Glasman’s conclusion is quite critical but nevertheless well balanced. He observes a growing temptation to delegate important decisions to big data. Unfortunately, according to him, the rapid growth of numerical data is too often mistaken as an increase in actual knowledge. However, more data do not always mean better data. Furthermore, Glasman points out that the focus on the concept of “needs” captures only a very small, minimalist version of humanity thus setting a very low standard for aid relief.
To sum up, first, not all of Glasman’s findings are entirely new – the problematic legal and political definitions of the term “refugee” are well known, for example.

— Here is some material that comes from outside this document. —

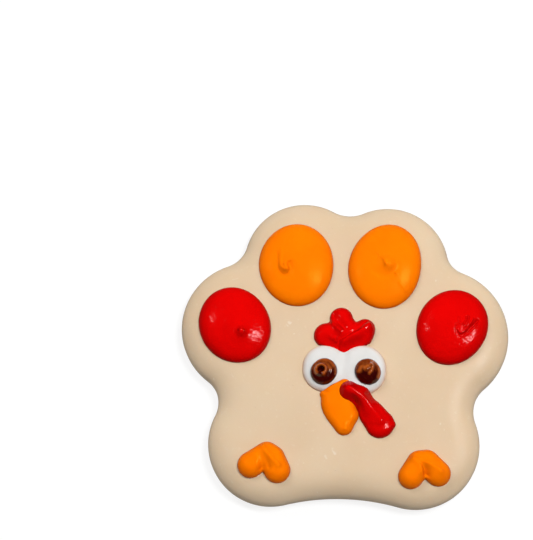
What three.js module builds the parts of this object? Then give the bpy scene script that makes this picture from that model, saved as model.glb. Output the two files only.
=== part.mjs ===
import * as THREE from 'three';

// A paw-shaped dog cookie: a baked biscuit in a smooth cream coating, with a bird's face and feet
// piped on it in icing and a large icing dot on each toe.
// Millimetres. +X is the face's right as it is looked at, +Y points to the toes and +Z comes up out
// of the decorated side. The origin is under the middle of the cookie, on the surface it lies on.

// The biscuit
const cookieThickness = 11.4;
const crownRise = 0.5;
const crownReach = 52;
const widestHeight = 3.4;
const edgeRoundingWidth = 9.4;
const edgeRoundness = 2.25;
const footprintInset = 1.1;

// The paw's outline, counterclockwise from the right toe: each lobe is part of a circle, and each
// notch between two lobes is an arc that curves the other way and meets both circles smoothly.
const pawLobes = [
  { x: 29.0, y: 5.5, radius: 21.4, notchRadius: 7.4 },
  { x: 13.5, y: 27.5, radius: 18.9, notchRadius: 10.3 },
  { x: -12.4, y: 29.1, radius: 18.7, notchRadius: 9.1 },
  { x: -29.6, y: 8.1, radius: 20.8, notchRadius: 8.7 },
  { x: -22.5, y: -27.9, radius: 19.1, notchRadius: 67.7 },
  { x: 21.3, y: -28.2, radius: 19.6, notchRadius: 9.9 },
];

// The icing: the gap to the surface under it and to a neighbour beside it, the height of the lip at
// its edge, and how far in, as a share of the piece, its underside begins.
const icingGap = 0.3;
const sideGap = 0.4;
const icingLip = 0.25;
const contactShare = 0.97;
const icingRoughness = 0.3;
const coatingRoughness = 0.5;
const red = 0xd0140c;
const orange = 0xf27a08;
const white = 0xe9e6df;
const brown = 0x3c1508;
const cream = 0xe3c7a1;

// A dot on each toe: an oval dome, with the small tip that the piping bag leaves as it lifts.
// across and along are the half sizes, turn the angle of the across axis, egg a slight unevenness.
const toeDots = [
  {
    name: 'dot_left', colour: red, x: -33.5, y: 7.6, across: 10.8, along: 12.2, turn: 30,
    egg: 0.004, eggTurn: 91, height: 3.0, tip: { x: -31.0, y: 5.2, height: 0.7, radius: 0.9 },
  },
  {
    name: 'dot_upper_left', colour: orange, x: -14.7, y: 26.6, across: 11.5, along: 13.1, turn: 4,
    egg: -0.009, eggTurn: -9, height: 3.1, tip: { x: -17.8, y: 25.1, height: 0.6, radius: 1.5 },
  },
  {
    name: 'dot_upper_right', colour: orange, x: 12.6, y: 26.0, across: 11.1, along: 13.6, turn: -13,
    egg: -0.014, eggTurn: 1, height: 3.1, tip: { x: 14.1, y: 25.3, height: 0.6, radius: 1.5 },
  },
  {
    name: 'dot_right', colour: red, x: 32.8, y: 6.9, across: 10.6, along: 12.1, turn: -30,
    egg: 0.007, eggTurn: 13, height: 3.0, tip: { x: 36.6, y: 5.6, height: 0.8, radius: 2.2 },
  },
];
const dotRoundness = 2.5;
const strokeRoundness = 2;

// Piped pieces made of strokes. A stroke runs from one round end to another:
// [x, y, radius, x, y, radius]. melt is how far neighbouring strokes run into each other, height
// the thickness at the crown and shoulder the width over which the surface curves up to it.
const comb = {
  strokes: [
    [-5.7, 4.7, 3.8, -1.1, 1.7, 0.9],
    [-0.8, 9.6, 3.7, -1.0, 4.1, 4.2],
    [4.3, 4.8, 4.5, 0.5, 0.4, 1.4],
    [6.5, 6.7, 2.9, 1.5, 2.9, 2.4],
  ],
  melt: 1.5, middle: [0.2, 5.0], height: 2.9, shoulder: 3.9,
};
const wattle = {
  strokes: [
    [1.5, -13.0, 2.95, 4.9, -14.6, 2.65],
    [4.9, -14.6, 2.65, 8.5, -20.0, 3.6],
    [8.5, -20.0, 3.6, 10.6, -22.7, 4.35],
    [10.6, -22.7, 3.5, 14.5, -23.0, 0.4],
  ],
  melt: 1.6, middle: [5.6, -17.0], height: 3.6, shoulder: 3.4,
};
const beak = {
  strokes: [
    [-1.7, -16.4, 5.4, 1.0, -20.2, 3.3],
    [-2.8, -19.9, 2.9, -0.2, -23.5, 2.8],
    [-3.4, -13.6, 2.2, -0.2, -10.0, 0.8],
    [-3.2, -15.1, 2.3, -7.0, -13.5, 0.5],
  ],
  melt: 1.6, middle: [-4.2, -15.6], height: 2.9, shoulder: 3.4,
};
const eyeWhites = {
  strokes: [
    [-5.8, -5.7, 6.9, -5.9, -6.4, 6.8],
    [5.3, -6.2, 7.4, 5.3, -6.8, 7.4],
  ],
  melt: 2.5, middle: [-0.2, -5.0], height: 2.2, shoulder: 5.0,
};
const footLeft = {
  strokes: [
    [-28.1, -35.0, 4.3, -23.6, -33.3, 5.5],
    [-20.3, -36.4, 4.3, -20.9, -35.4, 4.6],
  ],
  melt: 2.0, middle: [-23.8, -33.6], height: 2.7, shoulder: 3.8,
};
const footRight = {
  strokes: [
    [19.4, -38.4, 4.0, 22.4, -34.8, 4.2],
    [27.9, -37.4, 4.0, 24.0, -34.5, 4.4],
  ],
  melt: 1.2, middle: [23.6, -35.0], height: 2.7, shoulder: 3.8,
};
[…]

Sociological and anthropological studies have also demonstrated that the “refugee label” usually only concerns aspects of material assistance and turns refugees into invisible victims and objects instead of acknowledging their agency. Second, it is plausible that Glasman chooses African case studies, not only because he himself is an expert in this field but also because Africa was then, as now, one of the regions most affected by humanitarian crises. But in the selection of archival sources, I would have appreciated a more intensive analysis of smaller, locally active aid organisations in addition to the focus on the big players UNHCR, MSF, and the Sphere Project. Third, the reader sometimes gets the impression that the book is a mere juxtaposition of several articles. In addition, the technical details and language make it sometimes difficult to remember the overarching questions and to connect the various chapters. But thanks to a distinctive introduction as well as a pronounced conclusion, Glasman’s main arguments, however, are never lost. Overall, the author successfully managed the challenge to combine historical and ethnographical methodology with empirical field work – undoubtedly a fascinating example and an inspiration for further historical and social science research, especially on concepts, actors, and practices of global governance in the humanitarian field.